#### TASK DESCRIPTION:
Look through the material below and copy exactly the lines from the line with "const seat = new THREE.Group();" to the line with "points = [vertex.co", those two lines included.

• • • • •

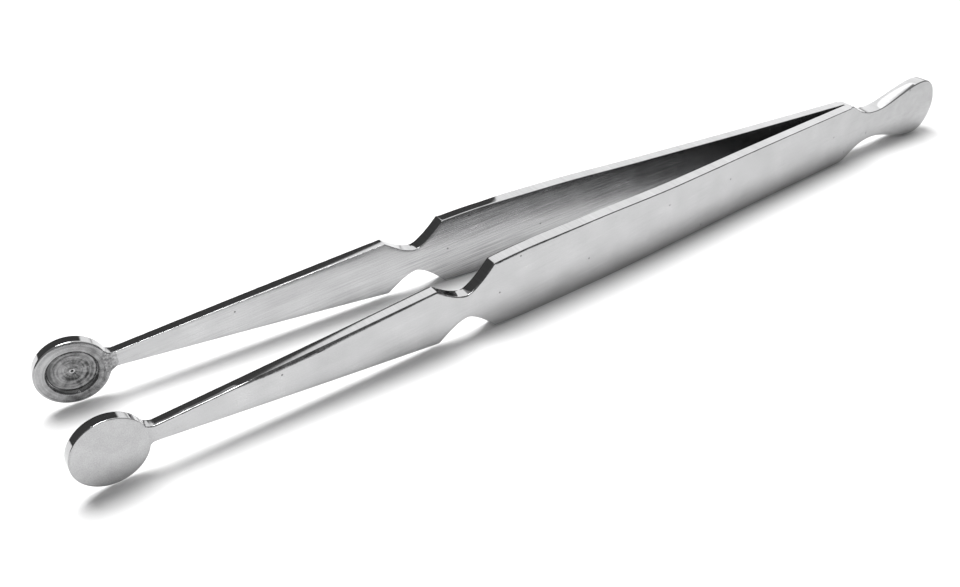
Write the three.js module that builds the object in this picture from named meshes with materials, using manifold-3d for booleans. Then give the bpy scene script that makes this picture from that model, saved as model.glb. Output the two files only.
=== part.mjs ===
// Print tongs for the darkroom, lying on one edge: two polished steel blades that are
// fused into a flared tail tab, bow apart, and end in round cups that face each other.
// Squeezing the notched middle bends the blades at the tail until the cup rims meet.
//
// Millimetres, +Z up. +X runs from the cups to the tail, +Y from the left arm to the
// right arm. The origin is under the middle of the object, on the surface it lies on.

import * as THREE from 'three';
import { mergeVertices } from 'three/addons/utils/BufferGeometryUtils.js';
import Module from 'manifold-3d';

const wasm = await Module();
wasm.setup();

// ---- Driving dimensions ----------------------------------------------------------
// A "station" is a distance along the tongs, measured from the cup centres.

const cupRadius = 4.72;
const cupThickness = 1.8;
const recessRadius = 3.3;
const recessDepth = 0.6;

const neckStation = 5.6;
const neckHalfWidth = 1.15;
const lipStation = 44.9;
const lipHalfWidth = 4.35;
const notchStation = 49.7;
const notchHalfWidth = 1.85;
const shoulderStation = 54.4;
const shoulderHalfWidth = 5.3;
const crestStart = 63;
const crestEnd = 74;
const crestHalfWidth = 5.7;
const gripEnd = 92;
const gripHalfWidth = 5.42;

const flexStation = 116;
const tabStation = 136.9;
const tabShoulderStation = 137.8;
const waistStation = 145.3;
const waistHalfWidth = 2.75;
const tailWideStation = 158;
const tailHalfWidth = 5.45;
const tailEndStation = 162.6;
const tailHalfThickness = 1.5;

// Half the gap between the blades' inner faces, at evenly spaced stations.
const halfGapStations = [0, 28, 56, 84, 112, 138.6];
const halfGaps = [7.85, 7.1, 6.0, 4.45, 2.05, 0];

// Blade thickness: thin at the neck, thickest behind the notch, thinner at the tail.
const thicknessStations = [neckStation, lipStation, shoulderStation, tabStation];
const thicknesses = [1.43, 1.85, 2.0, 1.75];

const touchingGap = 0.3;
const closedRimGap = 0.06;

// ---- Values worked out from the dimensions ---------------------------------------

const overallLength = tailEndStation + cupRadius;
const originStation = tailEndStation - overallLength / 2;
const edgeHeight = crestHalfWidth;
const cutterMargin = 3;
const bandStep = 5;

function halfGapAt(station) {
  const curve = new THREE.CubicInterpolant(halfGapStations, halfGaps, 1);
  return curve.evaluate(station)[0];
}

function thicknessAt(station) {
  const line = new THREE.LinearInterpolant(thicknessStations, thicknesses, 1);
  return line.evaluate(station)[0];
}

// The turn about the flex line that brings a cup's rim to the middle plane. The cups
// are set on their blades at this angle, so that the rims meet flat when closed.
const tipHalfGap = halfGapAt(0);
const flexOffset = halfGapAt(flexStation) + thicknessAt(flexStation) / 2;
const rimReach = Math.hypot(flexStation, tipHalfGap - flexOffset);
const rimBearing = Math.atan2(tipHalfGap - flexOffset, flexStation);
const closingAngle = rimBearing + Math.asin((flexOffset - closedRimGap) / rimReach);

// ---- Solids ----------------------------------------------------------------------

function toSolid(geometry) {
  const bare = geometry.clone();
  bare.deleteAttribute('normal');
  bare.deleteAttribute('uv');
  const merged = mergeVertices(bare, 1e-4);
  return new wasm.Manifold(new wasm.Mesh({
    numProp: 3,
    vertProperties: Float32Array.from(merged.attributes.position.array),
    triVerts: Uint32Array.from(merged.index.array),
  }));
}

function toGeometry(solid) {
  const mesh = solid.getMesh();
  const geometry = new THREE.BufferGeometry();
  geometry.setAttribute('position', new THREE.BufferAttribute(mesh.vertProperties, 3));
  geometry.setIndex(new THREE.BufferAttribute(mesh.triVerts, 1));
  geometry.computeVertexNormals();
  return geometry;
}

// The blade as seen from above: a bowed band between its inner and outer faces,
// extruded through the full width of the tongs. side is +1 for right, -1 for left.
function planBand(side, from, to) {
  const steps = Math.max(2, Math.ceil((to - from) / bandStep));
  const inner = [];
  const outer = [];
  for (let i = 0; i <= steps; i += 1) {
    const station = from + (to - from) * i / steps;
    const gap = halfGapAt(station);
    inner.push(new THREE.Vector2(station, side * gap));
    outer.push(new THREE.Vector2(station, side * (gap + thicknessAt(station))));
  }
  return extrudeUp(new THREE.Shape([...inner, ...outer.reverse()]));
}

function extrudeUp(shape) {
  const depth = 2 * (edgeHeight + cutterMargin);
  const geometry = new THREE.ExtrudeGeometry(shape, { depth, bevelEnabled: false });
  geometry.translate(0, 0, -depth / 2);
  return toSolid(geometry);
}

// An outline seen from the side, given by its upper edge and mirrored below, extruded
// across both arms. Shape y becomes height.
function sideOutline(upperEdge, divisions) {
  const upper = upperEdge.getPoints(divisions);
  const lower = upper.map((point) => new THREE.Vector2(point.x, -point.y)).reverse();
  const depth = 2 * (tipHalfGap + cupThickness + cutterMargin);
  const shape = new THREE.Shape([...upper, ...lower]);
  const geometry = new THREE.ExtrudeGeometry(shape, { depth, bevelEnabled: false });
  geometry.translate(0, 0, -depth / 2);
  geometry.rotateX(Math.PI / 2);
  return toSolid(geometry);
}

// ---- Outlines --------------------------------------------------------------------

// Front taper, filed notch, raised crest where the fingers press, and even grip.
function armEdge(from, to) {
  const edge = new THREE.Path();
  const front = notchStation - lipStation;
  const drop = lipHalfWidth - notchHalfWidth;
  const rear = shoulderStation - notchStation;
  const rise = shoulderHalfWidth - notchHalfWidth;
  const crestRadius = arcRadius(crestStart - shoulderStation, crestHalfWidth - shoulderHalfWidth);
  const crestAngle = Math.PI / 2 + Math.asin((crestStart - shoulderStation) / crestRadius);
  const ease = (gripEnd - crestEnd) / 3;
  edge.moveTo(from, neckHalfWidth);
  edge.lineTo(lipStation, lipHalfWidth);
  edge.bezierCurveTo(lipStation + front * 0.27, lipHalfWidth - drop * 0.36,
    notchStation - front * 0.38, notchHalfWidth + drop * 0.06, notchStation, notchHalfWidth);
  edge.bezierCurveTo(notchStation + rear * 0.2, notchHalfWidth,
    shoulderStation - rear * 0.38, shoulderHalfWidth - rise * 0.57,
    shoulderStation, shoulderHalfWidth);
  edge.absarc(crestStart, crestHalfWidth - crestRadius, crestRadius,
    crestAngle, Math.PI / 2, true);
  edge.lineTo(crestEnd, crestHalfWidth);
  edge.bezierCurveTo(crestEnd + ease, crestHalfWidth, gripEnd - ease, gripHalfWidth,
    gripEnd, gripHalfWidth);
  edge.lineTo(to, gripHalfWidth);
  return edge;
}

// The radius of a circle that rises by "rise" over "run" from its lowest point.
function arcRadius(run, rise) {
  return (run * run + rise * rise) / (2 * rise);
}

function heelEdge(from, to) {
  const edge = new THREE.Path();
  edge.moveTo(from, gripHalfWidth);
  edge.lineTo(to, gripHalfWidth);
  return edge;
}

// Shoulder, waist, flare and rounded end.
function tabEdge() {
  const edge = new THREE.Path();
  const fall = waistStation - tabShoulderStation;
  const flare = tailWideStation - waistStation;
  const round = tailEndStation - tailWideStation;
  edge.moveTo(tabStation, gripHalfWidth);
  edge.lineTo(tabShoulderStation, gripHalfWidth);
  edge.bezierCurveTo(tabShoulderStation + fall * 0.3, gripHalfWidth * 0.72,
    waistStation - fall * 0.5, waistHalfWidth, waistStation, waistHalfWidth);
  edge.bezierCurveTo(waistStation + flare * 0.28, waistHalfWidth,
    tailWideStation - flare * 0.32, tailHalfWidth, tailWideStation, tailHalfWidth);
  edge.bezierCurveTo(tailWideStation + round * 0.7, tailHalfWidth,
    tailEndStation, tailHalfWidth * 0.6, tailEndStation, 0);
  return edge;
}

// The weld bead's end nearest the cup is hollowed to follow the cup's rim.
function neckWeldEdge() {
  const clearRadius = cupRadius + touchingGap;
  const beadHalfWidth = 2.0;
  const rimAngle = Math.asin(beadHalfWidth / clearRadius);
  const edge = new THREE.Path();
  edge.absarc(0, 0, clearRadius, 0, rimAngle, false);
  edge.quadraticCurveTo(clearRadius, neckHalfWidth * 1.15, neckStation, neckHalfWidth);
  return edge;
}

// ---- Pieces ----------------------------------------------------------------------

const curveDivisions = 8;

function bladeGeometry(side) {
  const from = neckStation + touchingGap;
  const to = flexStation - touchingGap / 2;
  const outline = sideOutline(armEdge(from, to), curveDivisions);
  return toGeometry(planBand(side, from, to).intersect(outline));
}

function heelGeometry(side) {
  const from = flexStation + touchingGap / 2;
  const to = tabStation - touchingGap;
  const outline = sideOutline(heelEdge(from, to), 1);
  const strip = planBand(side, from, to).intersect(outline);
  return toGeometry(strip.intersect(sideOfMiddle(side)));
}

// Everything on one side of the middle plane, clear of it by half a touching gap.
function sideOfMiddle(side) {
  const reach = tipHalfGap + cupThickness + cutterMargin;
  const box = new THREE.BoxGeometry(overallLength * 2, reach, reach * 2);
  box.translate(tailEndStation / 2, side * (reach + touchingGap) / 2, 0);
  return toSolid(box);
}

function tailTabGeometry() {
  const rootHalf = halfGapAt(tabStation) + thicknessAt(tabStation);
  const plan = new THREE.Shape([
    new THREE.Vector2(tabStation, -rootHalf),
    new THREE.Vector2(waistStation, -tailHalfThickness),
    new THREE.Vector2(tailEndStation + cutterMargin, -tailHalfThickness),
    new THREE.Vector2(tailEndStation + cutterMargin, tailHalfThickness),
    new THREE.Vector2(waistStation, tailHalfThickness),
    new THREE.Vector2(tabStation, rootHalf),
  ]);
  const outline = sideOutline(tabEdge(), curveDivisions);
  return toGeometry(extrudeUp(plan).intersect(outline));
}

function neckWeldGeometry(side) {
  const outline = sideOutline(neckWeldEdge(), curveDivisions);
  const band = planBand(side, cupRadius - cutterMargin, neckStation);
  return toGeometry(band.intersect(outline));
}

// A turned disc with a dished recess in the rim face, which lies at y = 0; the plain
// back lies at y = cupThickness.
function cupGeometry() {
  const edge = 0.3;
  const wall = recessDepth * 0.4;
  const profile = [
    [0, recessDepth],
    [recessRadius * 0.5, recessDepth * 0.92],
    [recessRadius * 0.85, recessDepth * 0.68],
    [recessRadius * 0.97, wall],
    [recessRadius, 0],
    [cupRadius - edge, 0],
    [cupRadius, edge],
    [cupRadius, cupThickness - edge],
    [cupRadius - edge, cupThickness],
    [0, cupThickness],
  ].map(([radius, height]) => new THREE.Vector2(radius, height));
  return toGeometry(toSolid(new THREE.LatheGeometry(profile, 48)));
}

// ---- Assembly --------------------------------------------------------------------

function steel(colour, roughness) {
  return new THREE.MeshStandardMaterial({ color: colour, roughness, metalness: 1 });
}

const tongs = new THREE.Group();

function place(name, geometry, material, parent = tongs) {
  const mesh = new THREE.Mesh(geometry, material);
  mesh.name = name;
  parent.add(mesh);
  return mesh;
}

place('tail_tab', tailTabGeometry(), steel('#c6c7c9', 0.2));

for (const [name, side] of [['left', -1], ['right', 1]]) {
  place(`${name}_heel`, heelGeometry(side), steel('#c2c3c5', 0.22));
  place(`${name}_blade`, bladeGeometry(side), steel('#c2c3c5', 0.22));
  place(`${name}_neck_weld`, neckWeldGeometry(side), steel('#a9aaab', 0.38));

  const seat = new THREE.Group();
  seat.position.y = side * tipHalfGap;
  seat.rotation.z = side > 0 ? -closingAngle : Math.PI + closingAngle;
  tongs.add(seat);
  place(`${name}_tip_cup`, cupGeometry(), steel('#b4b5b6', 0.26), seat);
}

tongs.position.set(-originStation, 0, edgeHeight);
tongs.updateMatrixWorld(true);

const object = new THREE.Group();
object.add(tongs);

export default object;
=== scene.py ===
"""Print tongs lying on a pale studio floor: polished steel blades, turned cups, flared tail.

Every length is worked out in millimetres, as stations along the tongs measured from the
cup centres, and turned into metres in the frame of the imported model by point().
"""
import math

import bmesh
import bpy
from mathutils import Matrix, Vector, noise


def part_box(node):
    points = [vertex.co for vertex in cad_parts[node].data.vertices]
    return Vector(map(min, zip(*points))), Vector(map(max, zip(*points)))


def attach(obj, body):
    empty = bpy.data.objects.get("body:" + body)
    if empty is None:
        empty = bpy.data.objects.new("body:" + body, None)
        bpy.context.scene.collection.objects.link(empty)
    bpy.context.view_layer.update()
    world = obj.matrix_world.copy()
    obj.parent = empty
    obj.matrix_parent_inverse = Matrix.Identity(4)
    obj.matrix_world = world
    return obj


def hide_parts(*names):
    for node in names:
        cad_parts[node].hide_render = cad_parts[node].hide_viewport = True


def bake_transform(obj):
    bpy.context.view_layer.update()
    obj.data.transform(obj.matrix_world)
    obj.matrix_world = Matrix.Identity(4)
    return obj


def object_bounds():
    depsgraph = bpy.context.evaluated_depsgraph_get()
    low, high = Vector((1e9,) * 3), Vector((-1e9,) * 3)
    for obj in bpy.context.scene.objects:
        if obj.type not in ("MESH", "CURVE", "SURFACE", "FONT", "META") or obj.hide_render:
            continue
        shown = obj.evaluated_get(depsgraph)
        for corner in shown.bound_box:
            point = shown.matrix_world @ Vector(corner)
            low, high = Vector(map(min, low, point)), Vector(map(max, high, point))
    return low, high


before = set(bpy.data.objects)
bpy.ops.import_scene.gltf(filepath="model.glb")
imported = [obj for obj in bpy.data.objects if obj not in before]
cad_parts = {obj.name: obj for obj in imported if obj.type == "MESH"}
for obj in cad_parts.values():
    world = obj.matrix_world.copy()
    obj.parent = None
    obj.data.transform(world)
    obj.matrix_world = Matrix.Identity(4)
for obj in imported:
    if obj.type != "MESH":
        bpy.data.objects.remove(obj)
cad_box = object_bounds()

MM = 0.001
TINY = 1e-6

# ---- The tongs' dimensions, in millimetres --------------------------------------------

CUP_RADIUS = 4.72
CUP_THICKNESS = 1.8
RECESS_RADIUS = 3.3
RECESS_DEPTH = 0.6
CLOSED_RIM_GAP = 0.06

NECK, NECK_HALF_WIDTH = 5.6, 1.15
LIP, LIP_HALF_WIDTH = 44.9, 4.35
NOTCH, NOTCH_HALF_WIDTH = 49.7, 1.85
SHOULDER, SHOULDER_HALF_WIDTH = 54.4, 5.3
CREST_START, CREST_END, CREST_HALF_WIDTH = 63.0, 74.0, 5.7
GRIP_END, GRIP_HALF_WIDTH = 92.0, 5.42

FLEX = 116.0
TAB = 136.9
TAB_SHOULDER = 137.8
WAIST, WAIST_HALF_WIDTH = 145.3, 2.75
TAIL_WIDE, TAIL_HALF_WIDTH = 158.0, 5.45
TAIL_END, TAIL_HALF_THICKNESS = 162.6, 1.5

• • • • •

#### THE RESPONSE:
  const seat = new THREE.Group();
  seat.position.y = side * tipHalfGap;
  seat.rotation.z = side > 0 ? -closingAngle : Math.PI + closingAngle;
  tongs.add(seat);
  place(`${name}_tip_cup`, cupGeometry(), steel('#b4b5b6', 0.26), seat);
}

tongs.position.set(-originStation, 0, edgeHeight);
tongs.updateMatrixWorld(true);

const object = new THREE.Group();
object.add(tongs);

export default object;
=== scene.py ===
"""Print tongs lying on a pale studio floor: polished steel blades, turned cups, flared tail.

Every length is worked out in millimetres, as stations along the tongs measured from the
cup centres, and turned into metres in the frame of the imported model by point().
"""
import math

import bmesh
import bpy
from mathutils import Matrix, Vector, noise


def part_box(node):
    points = [vertex.co for vertex in cad_parts[node].data.vertices]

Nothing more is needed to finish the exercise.